N'ayant été invitée à aucun des déjeuners de la campagne #MeToo, ni aux brunchs des survivant.e.s, elle les dénonce : "Je ne veux pas y aller, parce que c'est des conneries. C'est un mensonge. C'est un mensonge pour qu'ils se sentent mieux. Je connais ces gens, je sais qu'ils ont le foie fragile, et tant que ça a l'air bon à première vue, pour eux, c'est suffisant."

Tout au long de l'interview, elle se pose en combattante, affirmant par exemple que c'est une bataille qu'elle mène depuis vingt ans. Elle explique avoir accepté un rôle dans la série Charmed pour être connue et populaire et ainsi pouvoir dénoncer Harvey Weinstein et voir sa parole crue. Elle affirme également ne pas avoir voulu d'enfant pour ne pas l'exposer dans cette bataille.

"Ils essaient de me conduire au bord de la folie"
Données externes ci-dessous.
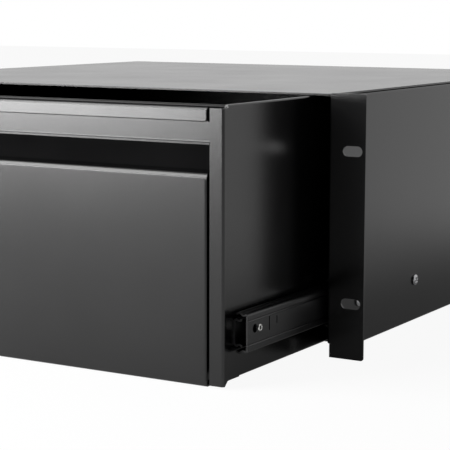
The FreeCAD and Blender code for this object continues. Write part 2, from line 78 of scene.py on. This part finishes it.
# One tall bank of softboxes in front, to the left: name, place, target, size, watts.
LAMPS = (
    ("low", (-0.77, -0.86, 0.05), (0.08, -0.116, 0.05), (1.0, 0.08), 6.6),
    ("level", (-0.77, -0.86, 0.14), (0.08, -0.116, 0.14), (1.0, 0.10), 5.2),
    ("middle", (-0.77, -0.86, 0.42), (0.08, -0.116, 0.20), (1.0, 0.18), 5.6),
    ("high", (-0.77, -0.86, 0.62), (0.08, -0.116, 0.10), (1.0, 0.24), 8.2),
    ("higher", (-0.70, -0.80, 0.88), (0.08, -0.116, 0.0), (1.0, 0.30), 7.6),
    ("highest", (-0.55, -0.65, 1.10), (0.08, -0.116, 0.0), (1.0, 0.30), 7.4),
)
FLOOR_HALF = 6.0
FLOOR_GREY = 0.8
FLOOR_GLOW = 0.93             # share of plain white in the floor as the camera sees it
MIRROR_GLOW = 0.70            # the same in mirrors
PAINTED_SHADOW_GLOW = 0.1             # the same in mirrors beside the object, where it is a painted shadow: the white share drops by distance from the object alone
PAINTED_SHADOW_REACH = 0.4            # how far from the object that painted shadow fades out

# ---- coats ----------------------------------------------------------------------------------
PAINT = (0.002, 0.002, 0.0022)
RAIL_PAINT = (0.004, 0.004, 0.0045)
PLATING = (0.6, 0.6, 0.58)
DARK_PLATING = (0.42, 0.42, 0.43)
NOISE_SPAN = (0.3, 0.7)       # the values that noise mostly has
TONE_SCALE = 9.0              # noise in the tone, and how far that departs from the colour
TONE_SPREAD = 0.15
GLOSS_SCALE = 14.0            # noise in the gloss, and how far that departs from the roughness
GLOSS_SPREAD = 0.075
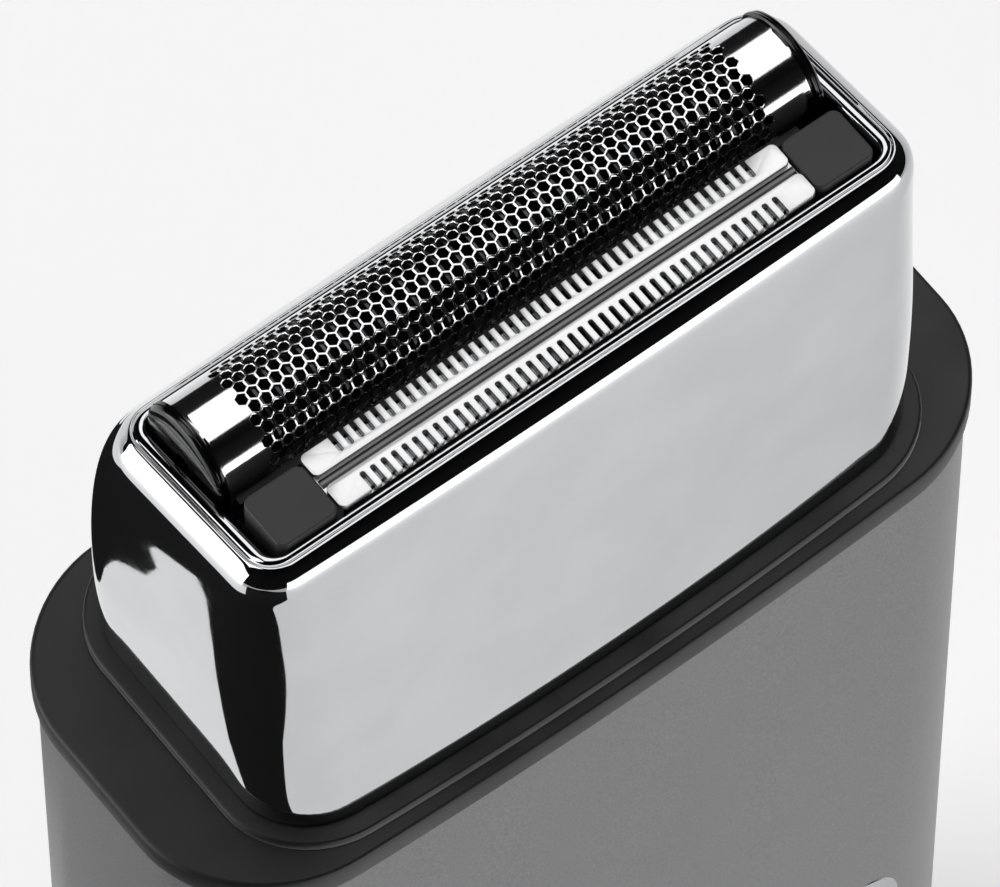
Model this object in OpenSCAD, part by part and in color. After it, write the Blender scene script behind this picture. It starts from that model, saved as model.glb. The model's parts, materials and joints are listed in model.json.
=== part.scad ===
// Single-foil cordless electric shaver, standing on its base.
// Origin: middle of the base. +Z up, +X along the foil, the trimmer side faces -Y.

/* [Body] */
// Width of the body case
body_w = 61.4; // [58:0.2:66]
// Depth of the body case, front to back
body_d = 27.6; // [27:0.2:31]
// Corner radius of the body case
body_r = 8.6; // [6:0.2:10]
// Height of the body case, base cap included
body_h = 91.5; // [91:0.5:92]
// How far the long sides bow outwards at the middle
bow = 1.0; // [0.4:0.1:1.4]
// Wall thickness of the case shells
wall = 1.8; // [1.4:0.1:2.2]

/* [Collar] */
// How far the collar stands out past the case, each side
collar_over = 0.6; // [0.3:0.1:1.5]
// Thickness of the collar
collar_t = 2.2; // [1.8:0.1:3]
// Gap under the collar
collar_gap = 0.5; // [0.3:0.1:1]
// Height of the raised step around the head
step_h = 0.65; // [0.4:0.05:1]

/* [Head] */
// Width of the chromed head at its foot
head_w = 49.8; // [48.8:0.2:52]
// Depth of the chromed head at its foot
head_d = 24.0; // [23.6:0.2:25]
// Height of the head rim above the collar
head_h = 29.6; // [29:0.1:30]
// Corner radius of the head
head_r = 5.2; // [4:0.2:6]
// Wall thickness of the head
head_wall = 1.0; // [0.8:0.1:1.2]

/* [Foil] */
// Radius of the foil arch
foil_r = 3.6; // [3.4:0.05:3.7]
// Half length of the foil
foil_half = 21.0; // [20.6:0.1:21.2]
// Thickness of the foil sheet
foil_t = 0.15; // [0.1:0.01:0.2]
// Pitch of the inner cutter blades
blade_pitch = 1.25; // [1:0.05:1.6]

/* [Trimmer] */
// Half length of the trimmer guard
guard_half = 17.65; // [16.5:0.05:17.7]
// Pitch of the trimmer teeth
tooth_pitch = 0.765; // [0.7:0.005:0.9]
// Number of slots on each edge
slot_n = 41; // [31:2:43]
// Width of one slot
slot_w = 0.34; // [0.2:0.02:0.4]

/* [Motion] */
// Crank radius of the eccentric
crank_r = 1.2; // [1:0.05:1.3]
// Travel of the cutters each way
stroke = 1.1; // [0.8:0.05:1.1]
// Travel of the power button
press = 0.5; // [0.3:0.05:0.5]

/* [Control panel] */
// Width of the control panel
panel_w = 44.6; // [30:0.2:46]
// Height of the control panel
panel_h = 26; // [24:0.5:28]
// Height of the panel's top edge above the base
panel_top = 42; // [40:0.5:46]
// Diameter of the power button
button_d = 11; // [9:0.5:12]

/* [Hidden] */
$fn = 48;
eps = 0.01;

// Heights of the stack
base_h = 3.4;
z_deck = body_h + collar_gap;
z_step = z_deck + collar_t;
z_seat = z_step + step_h;
z_head = z_seat + 0.1;
z_rim = z_head + head_h;
z_trim = z_head + 30.1;
z_arch = z_head + 28.2;

// Plan positions
drive_y = 1.5;
post_x = 17.5;
hook_x = 21.2;
trim_y0 = -3.2;
trim_y1 = -7.52;
groove_y0 = -4.94;
groove_y1 = -5.73;
trim_mid = (trim_y0 + trim_y1) / 2;

// Drive heights
z_batt = 13.6;
batt_l = 43;
batt_r = 7;
batt_y = 3;
z_motor = 60;
motor_l = 22;
motor_r = 8.5;
z_bracket = z_motor + motor_l + 0.2;
z_hub = z_bracket + 2.6;
z_yoke = 88;
yoke_t = 2.6;
z_rod = z_yoke + yoke_t / 2;
rod_r = 0.8;
rod_y0 = -5.9;
rod_y1 = 8.3;
post_top = 108;
tip_top = 116.5;
z_sleeve = 113.4;
z_carrier = 117;
carrier_half = 18.5;
carrier_t = 3.4;
z_frame = 108;
z_beam = 118;
open_y1 = 5.85;
rim_fall = 2.35;

// Points of an arc
function arc_pts(cx, cy, r, a0, n = 6) =
  [for (i = [0:n]) [cx + r * cos(a0 + 90 * i / n), cy + r * sin(a0 + 90 * i / n)]];

// Points between two corners of a long side
function edge_pts(x0, x1, y, n = 6) =
  [for (i = [1:n - 1]) [x0 + (x1 - x0) * i / n, y]];

// Rounded rectangle with bowed long sides
function straight_pts(w, d, r) = concat(
  arc_pts(w / 2 - r, d / 2 - r, r, 0),
  edge_pts(w / 2 - r, r - w / 2, d / 2),
  arc_pts(r - w / 2, d / 2 - r, r, 90),
  arc_pts(r - w / 2, r - d / 2, r, 180),
  edge_pts(r - w / 2, w / 2 - r, -d / 2),
  arc_pts(w / 2 - r, r - d / 2, r, 270));

function outline(w, d, r) =
  [for (p = straight_pts(w, d, r)) [p.x, p.y * (1 - 2 * bow / d * pow(2 * p.x / w, 2))]];

module slab(w, d, r, z, h) {
  translate([0, 0, z])
    linear_extrude(height = h)
      polygon(outline(w, d, r));
}

module band(w, d, r, t, z, h) {
  difference() {
    slab(w, d, r, z, h);
    slab(w - 2 * t, d - 2 * t, max(r - t, 0.6), z - 1, h + 2);
  }
}

// Box from its lowest corner to its highest corner
module box(a, b) {
  translate(a)
    cube(b - a);
}

module disc(x, y, z, r, h) {
  translate([x, y, z])
    cylinder(r = r, h = h);
}

// Cylinder along +Y from y
module bar_y(x, y, z, r, h) {
  translate([x, y, z])
    rotate([-90, 0, 0])
      cylinder(r = r, h = h);
}

// Cylinder along X, centred
module bar_x(y, z, r, half) {
  translate([-half, y, z])
    rotate([0, 90, 0])
      cylinder(r = r, h = 2 * half);
}

// Flat rounded rectangle, exact arcs
module round_rect(w, h, r) {
  square([w - 2 * r, h], center = true);
  square([w, h - 2 * r], center = true);
  for (x = [-1, 1], y = [-1, 1])
    translate([x * (w / 2 - r), y * (h / 2 - r)])
      circle(r = r);
}

// Rounded slab that stands in the XZ plane and runs through the front wall
module front_window(w, h, r, z) {
  translate([0, 0, z])
    rotate([90, 0, 0])
      linear_extrude(height = 30)
        round_rect(w, h, r);
}

// Profile drawn in Y and Z, pushed along X, centred
module along_x(half) {
  translate([-half, 0, 0])
    rotate([90, 0, 90])
      linear_extrude(height = 2 * half)
        children();
}

// Profile drawn in X and Z, pushed along Y, centred
module along_y(half) {
  translate([0, half, 0])
    rotate([90, 0, 0])
      linear_extrude(height = 2 * half)
        children();
}

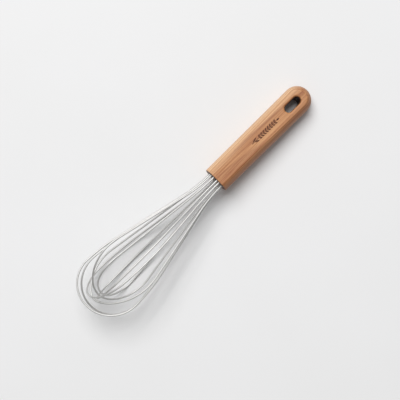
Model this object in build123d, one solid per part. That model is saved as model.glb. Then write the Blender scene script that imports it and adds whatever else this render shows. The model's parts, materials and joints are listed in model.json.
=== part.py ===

Arrêtée pour possession de cocaïne plus tôt dans l'année, Rose McGowan croit avoir été piégée par Harvey Weinstein. Elle ne décolère pas "d'avoir des menottes sur moi avant mon violeur. Tu veux t'agenouiller et crier et hurler, mais je savais que si je commençais, je n'arrêterais pas. [...] parce que je sais que c'est ce qu'il veut. Ils essaient de me conduire au bord de la folie et de m'oublier. Je ne laisserai pas cela arriver. Non."


Très marquée, elle explique avoir développé des maux physiques à cause du stress comme l'apparition d'une bosse dans le dos ou des problèmes d'estomac ou de peau. L'actrice de 45 ans explique être aussi assez seule. Lorsque la journaliste lui demande si quelqu'un·e prend soin d'elle, elle évoque son couple avec le.la mannequin.e non-binaire Rain Dove : "Rain fait du bon travail. Mais j'ai tellement été ma propre psy pendant si longtemps. Je suis habituée à être seule."


Dans cette interview, Rose McGowan s'imagine en messie contre les violences faites aux femmes : "Accroître la conscience. Que faisons-nous d'autre sur la planète ? Autant élever le discours. J'aimerais m'éloigner de cette histoire de harcèlement sexuel, d'agression sexuelle. Mes pensées et théories actuelles sont beaucoup plus larges que cela."

Faire tomber Harvey Weinstein et ce qu'il représente, voilà ce qui aurait sa liberté à Rose McGowan : "J'ai une liberté que je n'ai jamais eue. Et c'est ce que j'avais prévu. J'ai travaillé à ce moment pendant longtemps. Maintenant, j'ai une vie en partie dans l'inconnu. Jusque-là, j'avais un plan. [...] C'est exactement comme je l'imaginais. Je voulais montrer aux gens que si on coupe la tête du pouvoir, on peut tout faire."